Про трехэтажный особняк красного кирпича, стоявший в глубине засаженного старыми кленами двора, ходило множество легенд, одна страшнее и таинственнее другой. Одни уверяли, будто его подарила своему фавориту императрица, почившая лет за пятьдесят до постройки дома, другие с умным видом заявляли, что именно здесь проходили заседания масонской ложи — настолько тайной, что о ней не подозревал ни один масон. Младшие школьники пугали друг друга рассказами о привидениях. Кому на самом деле принадлежал до Отречения дом, помнили даже не все синегорские старожилы. Зато все знали, какое учреждение располагается здесь сейчас. Начищенная до блеска вывеска у входа гласила:
«Государственная комиссия по обеспечению правопорядка и надзору за отдельными категориями граждан».
Иначе как инквизицией эту контору никто конечно же не называл.

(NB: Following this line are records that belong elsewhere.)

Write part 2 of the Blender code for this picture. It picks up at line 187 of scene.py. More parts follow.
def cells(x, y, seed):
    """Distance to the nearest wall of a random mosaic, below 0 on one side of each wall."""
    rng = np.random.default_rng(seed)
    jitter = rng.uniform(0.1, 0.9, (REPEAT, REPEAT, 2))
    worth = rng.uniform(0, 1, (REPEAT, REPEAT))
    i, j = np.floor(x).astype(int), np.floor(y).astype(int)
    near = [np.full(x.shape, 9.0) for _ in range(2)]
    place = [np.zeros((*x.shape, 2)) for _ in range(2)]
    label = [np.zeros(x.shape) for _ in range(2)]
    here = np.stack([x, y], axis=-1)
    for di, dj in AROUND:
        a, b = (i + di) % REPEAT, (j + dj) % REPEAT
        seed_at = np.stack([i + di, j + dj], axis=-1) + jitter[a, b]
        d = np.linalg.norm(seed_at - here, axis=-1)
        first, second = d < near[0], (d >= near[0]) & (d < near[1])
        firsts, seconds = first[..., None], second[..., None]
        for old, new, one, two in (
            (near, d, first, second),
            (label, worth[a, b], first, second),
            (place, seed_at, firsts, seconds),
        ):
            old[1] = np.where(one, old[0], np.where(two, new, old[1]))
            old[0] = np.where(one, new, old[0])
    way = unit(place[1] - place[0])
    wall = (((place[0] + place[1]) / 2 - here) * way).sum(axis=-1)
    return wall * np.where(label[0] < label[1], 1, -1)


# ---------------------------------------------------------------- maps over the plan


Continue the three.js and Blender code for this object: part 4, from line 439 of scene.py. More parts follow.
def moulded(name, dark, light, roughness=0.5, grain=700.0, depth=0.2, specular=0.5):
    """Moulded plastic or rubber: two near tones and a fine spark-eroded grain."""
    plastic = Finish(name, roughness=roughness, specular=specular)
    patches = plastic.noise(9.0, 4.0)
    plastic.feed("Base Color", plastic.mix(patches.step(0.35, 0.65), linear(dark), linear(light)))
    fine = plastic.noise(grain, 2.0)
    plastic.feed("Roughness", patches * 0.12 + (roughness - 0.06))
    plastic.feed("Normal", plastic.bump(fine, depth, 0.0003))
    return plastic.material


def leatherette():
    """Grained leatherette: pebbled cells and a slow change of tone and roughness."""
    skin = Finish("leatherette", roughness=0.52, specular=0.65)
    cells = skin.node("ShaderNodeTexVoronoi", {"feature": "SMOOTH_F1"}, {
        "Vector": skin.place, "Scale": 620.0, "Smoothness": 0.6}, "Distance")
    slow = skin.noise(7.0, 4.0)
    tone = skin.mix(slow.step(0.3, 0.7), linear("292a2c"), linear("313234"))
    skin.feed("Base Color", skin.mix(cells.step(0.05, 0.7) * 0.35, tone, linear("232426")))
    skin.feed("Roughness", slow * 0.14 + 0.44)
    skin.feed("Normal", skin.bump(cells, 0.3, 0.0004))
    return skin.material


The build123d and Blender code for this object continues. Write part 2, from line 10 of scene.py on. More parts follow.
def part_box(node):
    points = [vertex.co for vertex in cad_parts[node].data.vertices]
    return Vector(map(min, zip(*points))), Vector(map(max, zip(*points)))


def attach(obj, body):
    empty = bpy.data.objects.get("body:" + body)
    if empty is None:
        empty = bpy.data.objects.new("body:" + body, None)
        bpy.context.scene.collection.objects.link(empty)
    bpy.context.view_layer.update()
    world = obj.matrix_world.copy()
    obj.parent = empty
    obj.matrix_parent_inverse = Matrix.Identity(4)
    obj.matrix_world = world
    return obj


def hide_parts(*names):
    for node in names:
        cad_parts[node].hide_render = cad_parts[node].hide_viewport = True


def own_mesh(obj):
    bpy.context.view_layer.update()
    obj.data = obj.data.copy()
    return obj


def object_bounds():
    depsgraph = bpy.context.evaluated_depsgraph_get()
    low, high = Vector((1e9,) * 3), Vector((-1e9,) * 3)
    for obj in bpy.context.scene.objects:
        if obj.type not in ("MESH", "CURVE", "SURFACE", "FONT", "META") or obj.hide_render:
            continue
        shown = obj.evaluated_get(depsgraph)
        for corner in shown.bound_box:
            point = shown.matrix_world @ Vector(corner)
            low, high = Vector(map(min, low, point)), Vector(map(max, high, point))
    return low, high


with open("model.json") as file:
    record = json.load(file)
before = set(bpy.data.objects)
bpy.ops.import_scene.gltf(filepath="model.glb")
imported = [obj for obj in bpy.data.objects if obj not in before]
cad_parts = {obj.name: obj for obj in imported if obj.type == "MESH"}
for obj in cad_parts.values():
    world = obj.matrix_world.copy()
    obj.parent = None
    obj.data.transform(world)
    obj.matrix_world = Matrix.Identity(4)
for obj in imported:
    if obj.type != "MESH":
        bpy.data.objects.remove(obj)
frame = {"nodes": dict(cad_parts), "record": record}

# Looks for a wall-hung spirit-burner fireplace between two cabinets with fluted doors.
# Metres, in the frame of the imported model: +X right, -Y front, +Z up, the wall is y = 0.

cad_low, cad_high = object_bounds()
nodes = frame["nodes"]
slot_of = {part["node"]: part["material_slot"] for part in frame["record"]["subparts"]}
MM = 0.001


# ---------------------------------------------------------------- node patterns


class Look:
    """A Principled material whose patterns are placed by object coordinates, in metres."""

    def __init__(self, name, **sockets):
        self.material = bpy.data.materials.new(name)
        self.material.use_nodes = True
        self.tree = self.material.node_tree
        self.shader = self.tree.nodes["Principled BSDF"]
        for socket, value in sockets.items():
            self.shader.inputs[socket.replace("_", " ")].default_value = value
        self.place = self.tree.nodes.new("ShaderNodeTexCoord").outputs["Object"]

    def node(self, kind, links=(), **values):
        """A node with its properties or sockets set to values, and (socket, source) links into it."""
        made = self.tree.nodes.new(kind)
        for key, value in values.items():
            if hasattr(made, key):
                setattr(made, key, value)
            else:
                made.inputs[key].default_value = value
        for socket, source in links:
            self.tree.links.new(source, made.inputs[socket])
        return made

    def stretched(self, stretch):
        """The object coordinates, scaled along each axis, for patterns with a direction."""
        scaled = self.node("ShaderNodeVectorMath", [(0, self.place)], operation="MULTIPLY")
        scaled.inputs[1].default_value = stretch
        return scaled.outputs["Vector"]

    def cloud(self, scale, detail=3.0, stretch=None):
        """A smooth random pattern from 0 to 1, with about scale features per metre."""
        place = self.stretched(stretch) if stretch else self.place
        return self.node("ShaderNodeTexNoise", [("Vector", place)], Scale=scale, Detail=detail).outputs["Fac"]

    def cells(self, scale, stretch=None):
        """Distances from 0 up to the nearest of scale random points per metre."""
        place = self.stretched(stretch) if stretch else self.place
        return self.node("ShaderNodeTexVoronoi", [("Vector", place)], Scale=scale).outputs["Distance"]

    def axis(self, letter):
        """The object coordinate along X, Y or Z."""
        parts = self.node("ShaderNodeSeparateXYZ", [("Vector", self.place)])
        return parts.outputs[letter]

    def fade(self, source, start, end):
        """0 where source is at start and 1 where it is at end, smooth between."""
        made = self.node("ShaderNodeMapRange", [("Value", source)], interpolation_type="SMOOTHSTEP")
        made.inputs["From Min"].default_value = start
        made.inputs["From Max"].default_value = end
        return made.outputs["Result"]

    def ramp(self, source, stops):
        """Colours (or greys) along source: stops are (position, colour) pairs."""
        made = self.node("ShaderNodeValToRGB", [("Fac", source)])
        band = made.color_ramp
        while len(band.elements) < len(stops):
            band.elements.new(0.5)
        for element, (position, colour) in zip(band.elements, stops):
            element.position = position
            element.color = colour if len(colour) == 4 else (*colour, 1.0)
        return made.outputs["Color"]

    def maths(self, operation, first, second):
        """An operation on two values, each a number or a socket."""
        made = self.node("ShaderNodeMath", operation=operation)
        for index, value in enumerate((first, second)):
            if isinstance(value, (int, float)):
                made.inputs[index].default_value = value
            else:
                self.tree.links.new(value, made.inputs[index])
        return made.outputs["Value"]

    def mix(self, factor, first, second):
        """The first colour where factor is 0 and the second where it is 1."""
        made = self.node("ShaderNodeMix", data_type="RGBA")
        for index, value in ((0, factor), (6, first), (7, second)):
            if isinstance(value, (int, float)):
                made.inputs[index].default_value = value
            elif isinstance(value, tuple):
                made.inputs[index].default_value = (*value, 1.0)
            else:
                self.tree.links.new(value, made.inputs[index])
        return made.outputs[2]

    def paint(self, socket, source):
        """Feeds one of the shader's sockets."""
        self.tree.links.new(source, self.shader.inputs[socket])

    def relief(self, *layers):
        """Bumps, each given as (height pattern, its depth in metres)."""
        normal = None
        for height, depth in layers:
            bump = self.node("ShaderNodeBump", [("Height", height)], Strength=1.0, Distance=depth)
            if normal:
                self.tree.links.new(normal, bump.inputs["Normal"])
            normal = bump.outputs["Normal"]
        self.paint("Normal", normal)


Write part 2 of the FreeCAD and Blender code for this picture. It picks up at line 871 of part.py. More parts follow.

Владислав взбежал по ступенькам, открыл тяжелую дверь. В ноздри ударил характерный неистребимый запах казенного дома — пыль, краска, столовские ароматы. В вестибюле два маляра усердно перекрашивали грязно-розовую стену в грязно-желтый цвет. Под ногами шелестели газеты. Сердитая дама в серой униформе почти столкнулась с Владиславом и буркнула:
— Развели тут! Второй раз за год красят!
То ли пожаловалась, то ли его обвинила.
Дежурный — пожилой тяжелолицый дядька с лейтенантскими погонами — окликнул Владислава, уже направившегося к лестнице:
— Гражданин, вы к кому?
— Мне бы старшего уполномоченного повидать.
— Вызывали? Пропуск заказывали? — сурово спросил лейтенант.
— Не вызывали. Не заказывали. Вы позвоните ему и скажите, что Воронцов Владислав Германович принять просит.
Дежурный хотел что-то сказать, но Владислав, теряя терпение, глянул, и лейтенант замолк, подобрался, моментально взялся за трубку телефона и заговорил, не выпуская посетителя из виду.
Все же чутье у инквизиторов замечательное, подумал Владислав, спокойно встречая взгляд карих, навыкате глаз Дежурного. Тяжелолицый был не из знающих, но отреагировал быстро и грамотно. В глаза не глядел, уставился в точку на лбу, а правую руку держал под столешницей, наверняка на тревожной кнопке.
Впрочем, напряженность быстро исчезла. Положив трубку, дежурный доброжелательно кивнул:
— Проходите, гражданин. Вас ждут. Пропуск на обратном пути оформите. Вы осторожно, там краска, правую стенку не заденьте.
Свежепокрашенная стена оказалась левой, но на лестнице вся суета заканчивалась, коридор встретил его строгой тишиной и покоем. Стены цвета охры, тяжелые двери, фикус в кадке, отеческие взгляды с портретов, развешанных вдоль всего маршрута. На стенде — объявление с требованием сдавать какие-то взносы. Кто-то пририсовал чернильным карандашом грустную рожицу и лужицу слез.